Will budget cuts spell the end for "Team D"?

From Consumer Reports:



Will budget cuts spell the end for "Team D"?
Jun 24, 2011 10:36 AM
A couple of years ago we told you about Team D - the D stands for diarrhea - a remarkable team of graduate students at the University of Minnesota who are more like the A-Team when it comes to finding the causes of food-borne illness outbreaks such as E. coli and salmonella.
But now Team D is in danger of becoming victims themselves, facing big cutbacks or a possible shutdown beginning June 30 due to budget deadlock between Minnesota governor Mark Dayton and the state’s legislature.
The ramifications of such cutbacks or a shutdown would go well beyond the borders of the Land of 10,000 Lakes.
Team D played a vital role in figuring out that jalapeño peppers were behind a nationwide outbreak of salmonella in the summer of 2008, accurately contradicting the best guesses of federal food-safety officials that tomatoes were the likely source. In early 2009, Team D played a similarly critical role in identifying institutional jars of peanut butter as the source of a cluster of salmonella cases in Minnesota, a finding that ultimately led to one of the largest food recalls in U.S. history by the Peanut Corporation of America.
When 80 people from 31 states got E. coli, it was Team D that traced it back to specific batches of raw cookie dough from Nestlé USA. The company subsequently recalled 3.6 million packages of cookie dough.
Although revered in public-health circles, the secret of Team D’s success isn’t complicated. The students lose no time getting on the phone with every person in the state who has reported contracting a food-borne illness, quizzing them about what they ate and where they ate it in the days before they became ill. That information is immediately sent to epidemiologists and other disease-detecting experts at the Minnesota Department of Health, which operates one of the top labs in the country for fingerprinting the DNA of viruses.

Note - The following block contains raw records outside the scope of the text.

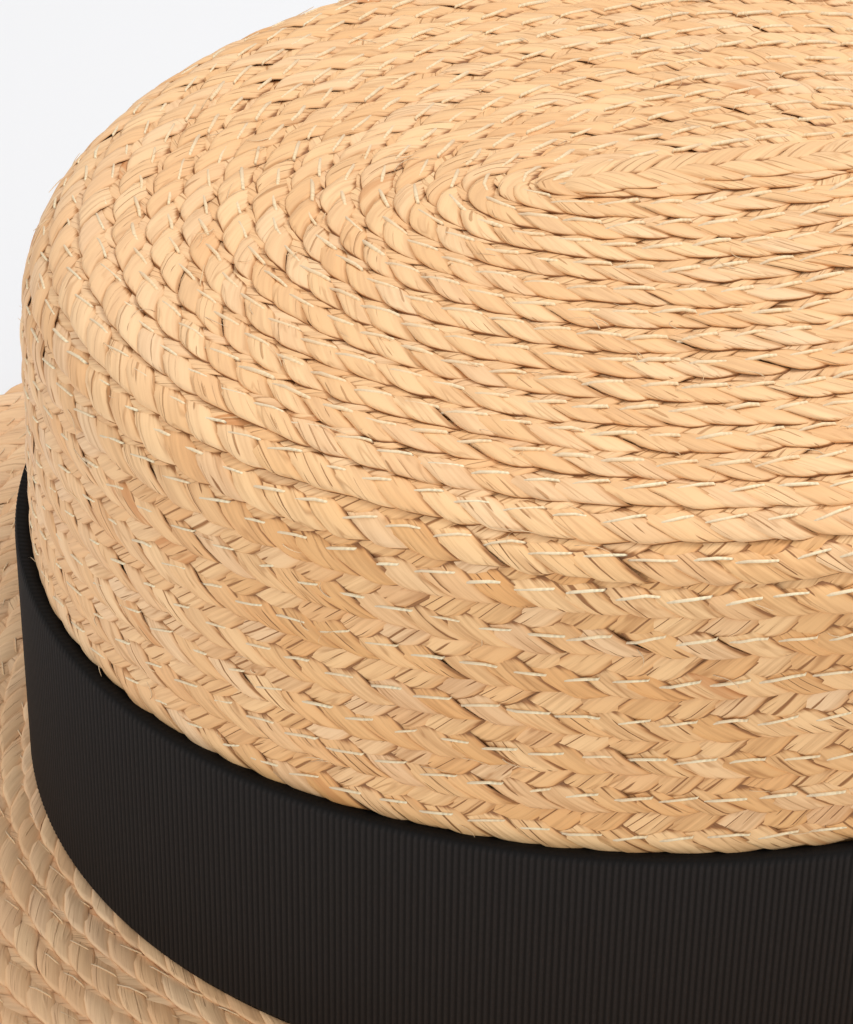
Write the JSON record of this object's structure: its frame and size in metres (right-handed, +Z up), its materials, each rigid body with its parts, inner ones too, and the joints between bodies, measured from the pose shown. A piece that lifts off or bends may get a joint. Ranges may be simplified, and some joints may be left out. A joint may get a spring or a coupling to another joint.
{
  "type": "raffia panama hat",
  "caption": "Sewn raffia hat with an oval, flat-topped crown, a flat brim and a black ribbed ribbon band.",
  "frame": {"origin": "centre of the hat on the surface that the brim rests on", "axes": "+Z up through the crown, +X along the long axis of the head, +Y across the head"},
  "size_m": [0.305, 0.2638, 0.1021],
  "materials": {
    "crown_straw": "matt natural raffia braid, sewn in rows",
    "brim_straw": "matt natural raffia braid, sewn in rows",
    "ribbon": "matt black grosgrain with fine upright ribs"
  },
  "bodies": {
    "root": {"crown": "crown_straw", "brim": "brim_straw", "hat_band": "ribbon"}
  },
  "joints": []
}
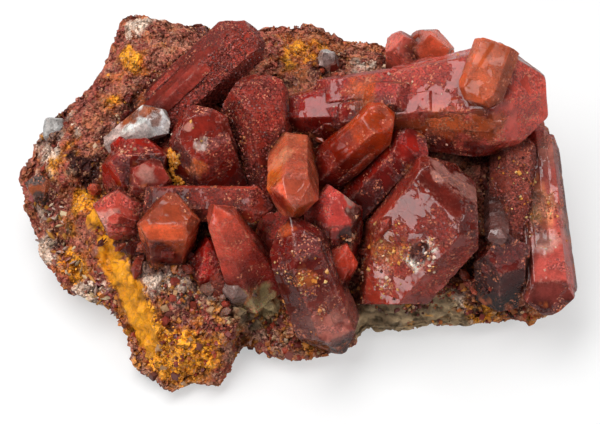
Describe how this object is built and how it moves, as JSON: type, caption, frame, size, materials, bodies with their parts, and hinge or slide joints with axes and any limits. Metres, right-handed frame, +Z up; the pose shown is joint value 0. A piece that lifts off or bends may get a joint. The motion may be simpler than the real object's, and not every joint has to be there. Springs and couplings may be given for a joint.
{
  "type": "quartz crystal cluster on matrix",
  "caption": "Cluster of red and orange quartz crystals growing from a flat-bottomed piece of iron-stained matrix rock.",
  "frame": {"origin": "middle of the rock's flat underside, at the base of the specimen's bounding box", "axes": "+X along the specimen's length, towards the tip of the great crystal; -Y towards the show side; +Z up"},
  "size_m": [0.1009, 0.0717, 0.0431],
  "materials": {
    "matrix_rock": "granular, iron-stained, with ochre patches",
    "glossy_quartz": "glossy crystal faces with growth steps",
    "frosted_quartz": "frosted and druse-coated",
    "orange_quartz": "satin",
    "clear_quartz": "clear to smoky"
  },
  "bodies": {
    "root": {"matrix": "matrix_rock", "great_crystal": "glossy_quartz", "back_knob_left": "glossy_quartz", "ridge_crystal": "frosted_quartz", "frosted_crystal": "frosted_quartz", "clear_sliver": "clear_quartz", "block_crystal": "glossy_quartz", "arch_crystal": "glossy_quartz", "cigar_crystal": "frosted_quartz", "thumb_crystal": "orange_quartz", "spire_crystal": "orange_quartz", "ruby_crystal": "glossy_quartz", "smoky_knob": "clear_quartz", "shoulder_crystal": "glossy_quartz", "ember_crystal": "orange_quartz", "prow_crystal": "glossy_quartz", "shadow_crystal": "glossy_quartz", "lantern_crystal": "orange_quartz", "flame_crystal": "orange_quartz", "wine_crystal": "glossy_quartz", "window_crystal": "glossy_quartz", "glass_prism": "clear_quartz", "plum_crystal": "glossy_quartz", "dusty_crystal": "frosted_quartz", "flank_crystal": "glossy_quartz", "back_chip": "glossy_quartz", "west_point": "glossy_quartz", "west_pane": "clear_quartz", "pale_chip": "clear_quartz"}
  },
  "joints": []
}
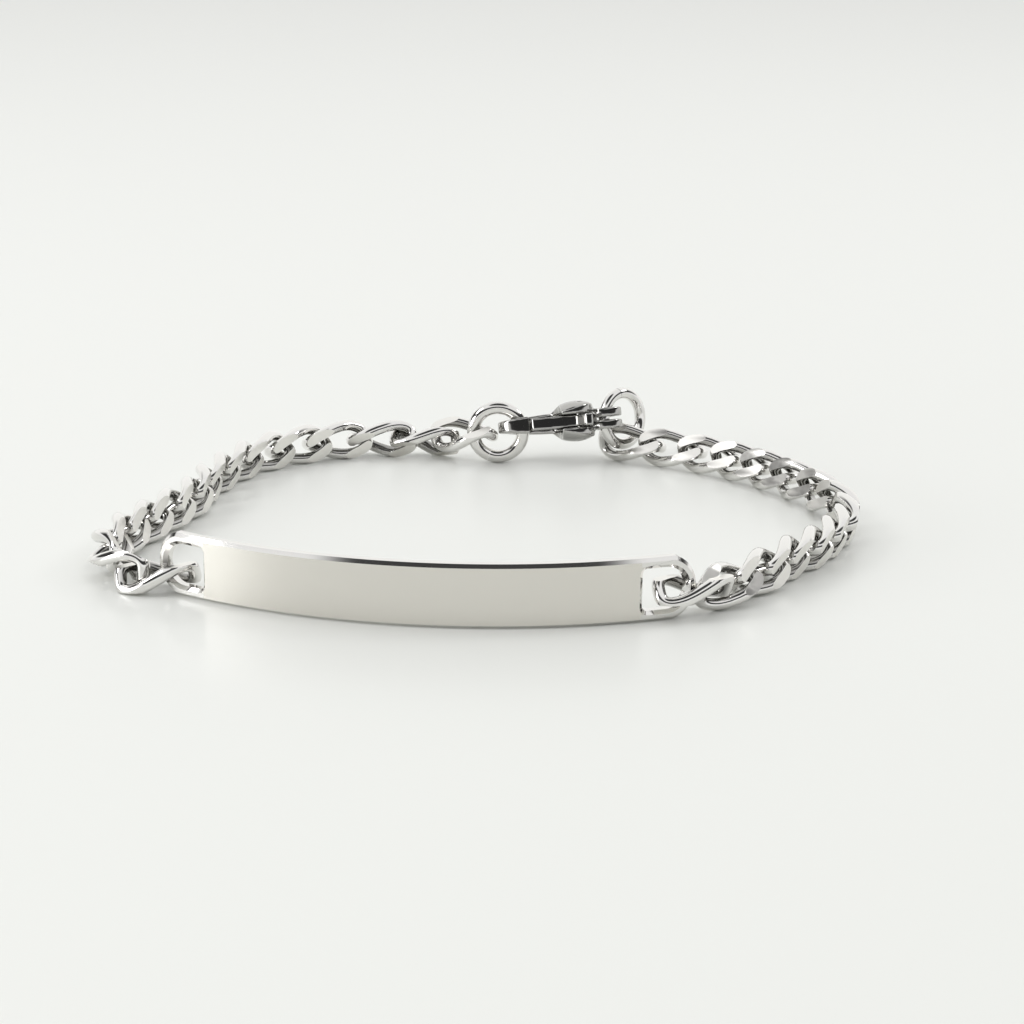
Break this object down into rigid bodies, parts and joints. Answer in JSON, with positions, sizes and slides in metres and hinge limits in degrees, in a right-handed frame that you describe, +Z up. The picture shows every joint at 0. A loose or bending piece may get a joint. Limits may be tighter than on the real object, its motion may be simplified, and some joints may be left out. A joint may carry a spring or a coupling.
{
  "type": "id bracelet",
  "caption": "Identity bracelet: a curved blank plate on two twisted curb chains, closed at the back by a lobster clasp between jump rings, standing on its edge as a loop.",
  "frame": {"origin": "middle of the loop's box, on the surface that the bracelet stands on", "axes": "+X along the plate, to the right when its front is seen; +Y from the plate to the clasp; +Z up, across the chain's width"},
  "size_m": [0.0735, 0.0622, 0.008],
  "materials": {
    "plate": "satin face with polished edges",
    "chain": "polished wire with satin filed faces",
    "fittings": "polished"
  },
  "bodies": {
    "bracelet": {"plate": "plate", "ring_hook": "fittings", "ring_tail": "fittings", "clasp_body": "fittings", "clasp_rivet": "fittings", "link_left_1": "chain", "link_left_2": "chain", "link_left_3": "chain", "link_left_4": "chain", "link_left_5": "chain", "link_left_6": "chain", "link_left_7": "chain", "link_left_8": "chain", "link_left_9": "chain", "link_left_10": "chain", "link_left_11": "chain", "link_left_12": "chain", "link_left_13": "chain", "link_left_14": "chain", "link_left_15": "chain", "link_left_16": "chain", "link_right_1": "chain", "link_right_2": "chain", "link_right_3": "chain", "link_right_4": "chain", "link_right_5": "chain", "link_right_6": "chain", "link_right_7": "chain", "link_right_8": "chain", "link_right_9": "chain", "link_right_10": "chain", "link_right_11": "chain", "link_right_12": "chain", "link_right_13": "chain", "link_right_14": "chain", "link_right_15": "chain", "link_right_16": "chain"},
    "lever": {"clasp_lever": "fittings"}
  },
  "joints": [
    {"name": "lever_pivot", "type": "hinge", "parent": "bracelet", "child": "lever", "pos_m": [0.00676, 0.02485, 0.00502], "axis": [0.1358, -0.271, -0.953], "range_deg": [0, 22], "stiffness_Nm_per_rad": 0.004, "springref_deg": -20.05}
  ]
}
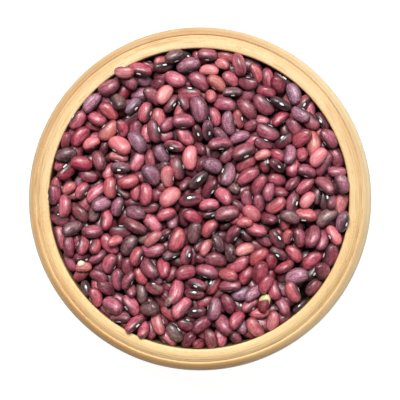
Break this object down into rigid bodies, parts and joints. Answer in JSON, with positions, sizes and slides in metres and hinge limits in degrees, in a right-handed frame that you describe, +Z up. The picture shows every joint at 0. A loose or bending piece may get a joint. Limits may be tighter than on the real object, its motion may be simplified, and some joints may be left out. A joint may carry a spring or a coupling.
{
  "type": "bowl of dried beans",
  "caption": "Thick round wooden bowl heaped with small dried red kidney-shaped beans, standing on a turned foot ring.",
  "frame": {"origin": "centre of the foot ring's underside, on the surface that the bowl stands on", "axes": "+Z up along the bowl's turning axis; +X and +Y are horizontal, +Y towards the top of the picture's view from above"},
  "size_m": [0.15, 0.15, 0.0606],
  "materials": {
    "wood": "pale turned wood, sanded, with a thin satin oil finish",
    "bean_coat": "waxy seed coats from maroon to salmon pink, slightly dusty"
  },
  "bodies": {
    "root": {"bowl": "wood", "beans": "bean_coat"}
  },
  "joints": []
}
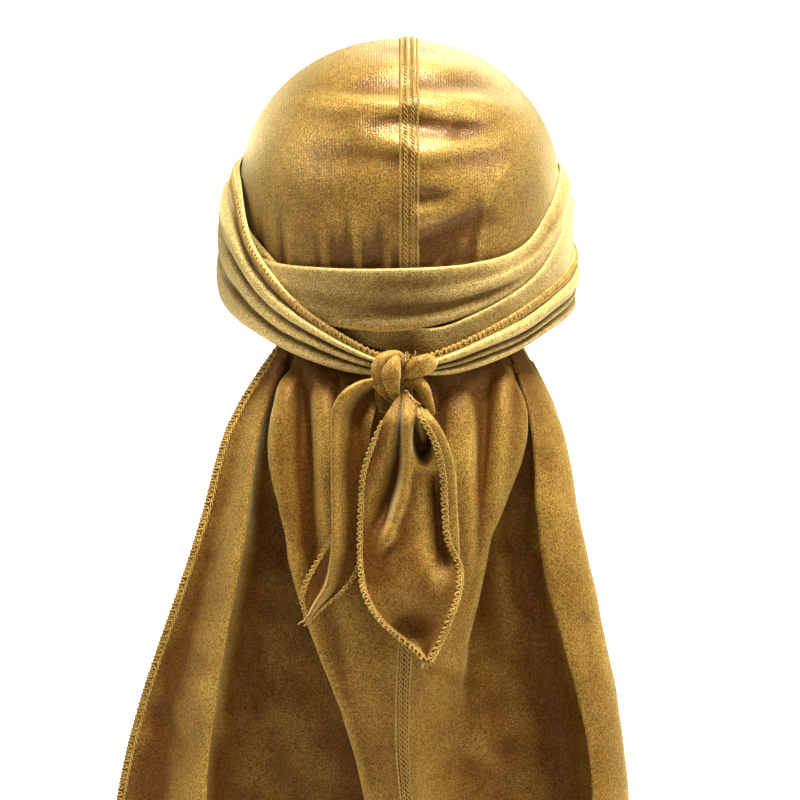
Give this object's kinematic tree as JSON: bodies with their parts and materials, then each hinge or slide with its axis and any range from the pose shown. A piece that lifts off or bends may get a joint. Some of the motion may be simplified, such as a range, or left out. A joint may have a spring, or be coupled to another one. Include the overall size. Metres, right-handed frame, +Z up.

The lab issues daily reports to the state’s epidemiologists, comparing the results to other cases both within Minnesota and nationally. The scientists look for clusters and patterns that could indicate an outbreak.
The graduate students from the University of Minnesota School of Public Health who form Team D are paid by the state health department. Minnesota Department of Health spokesman John Steiger says Team D’s operations will most likely be severely curtailed unless the governor and legislature get together on a budget deal before a July 1 deadline.
“Everything is really up in the air and nobody really knows what is going to happen with the budget,” says Steiger. “We’re hoping for the best.”